Die Antragsteller machen demgegenüber zur Zulässigkeit ihres außerordentlichen Revisionsrekurses geltend, es gebe "keine - jedenfalls keine gefestigte Judikatur" zur Rechtsfrage, ob im Fall wirtschaftlicher Gleichwertigkeit bei Vornahme oder Nichtvornahme einer wichtigen Veränderung bereits Anlass bestehe, die darüber ergangene Entscheidung der Miteigentümergemeinschaft zu korrigieren. Dies gelte auch für die Rechtsfrage, inwieweit eine nach Anhängigmachung des gegenständlichen Verfahrens eigebrachte Klage auf Aufteilung des Miteigentums und Abschluss des Mietvertrages, welcher im Zuge der ordentlichen Verwaltung ohne Zustimmung der Miteigentümer abgeschlossen werden könne, "im Hinblick auf einen abzuschließenden Mietvertrag mit Miteigentümern nachteilig ist, insb wenn der zu genehmigende Mietvertrag mit einem Dritten (Nichteigentümer) im Zuge der ordentlichen Verwaltung abgeschlossen werden könnte". Auch die weiteren Rekursausführungen wenden sich gegen die Beurteilung, dass die Vermietung im Hinblick auf die bevorstehende allfällige Zivilteilung nachteilig sei, und dass keine klaren "für die Vorteilhaftigkeit" sprechenden Umstände vorlägen. Davon abgesehen sei ohnehin die Gleichwertigkeit ausreichend; der Akt der außerordentlichen Verwaltung dürfe nämlich nur "nicht von Nachteil" für die übrigen Miteigentümer und die Miteigentümergemeinschaft sein. Da der Zweck eines Zinshauses in dessen wirtschaftlicher Verwertung bestehe, sei es unerheblich, ob die Bestandverträge mit Dritten oder mit Miteigentümern abgeschlossen würden.

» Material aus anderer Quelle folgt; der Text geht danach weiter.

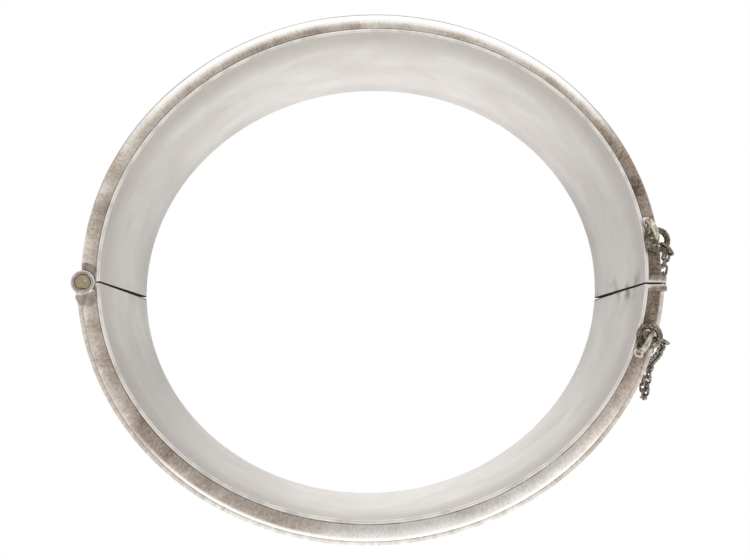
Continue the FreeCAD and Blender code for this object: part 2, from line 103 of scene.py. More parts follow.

Diese Argumentation übersieht, dass die zur Genehmigungsfähigkeit wichtiger Änderungen ergangene Judikatur - wie bereits ausgeführt - einen Wertungsspielraum offenlässt und stets auf die Umstände des Einzelfalls abstellt. Eine Anrufung des Obersten Gerichtshofes wäre daher in diesem Zusammenhang nur zulässig, wenn dem Rekursgericht eine aus Gründen der Rechtssicherheit zu korrigierende Fehlbeurteilung unterlaufen wäre (vgl 5 Ob 232/01f = EWr II/13/151 [Dachbodenausbau]; 8 Ob 7/03t = immolex 2003/139 [Genehmigung einer Aufkündigung gegen einen Miteigentümer]). Eine derartige vom Obersten Gerichtshof aufzugreifende grobe Fehlbeurteilung der Umstände des vorliegenden Einzelfalls haben die Revisionsrekurswerber aber nicht einmal behauptet und ist auch nicht zu erkennen.

Demnach liegt keine erhebliche Rechtsfrage iSd § 502 Abs 1 ZPO vor, weshalb die außerordentliche Revision zurückzuweisen war.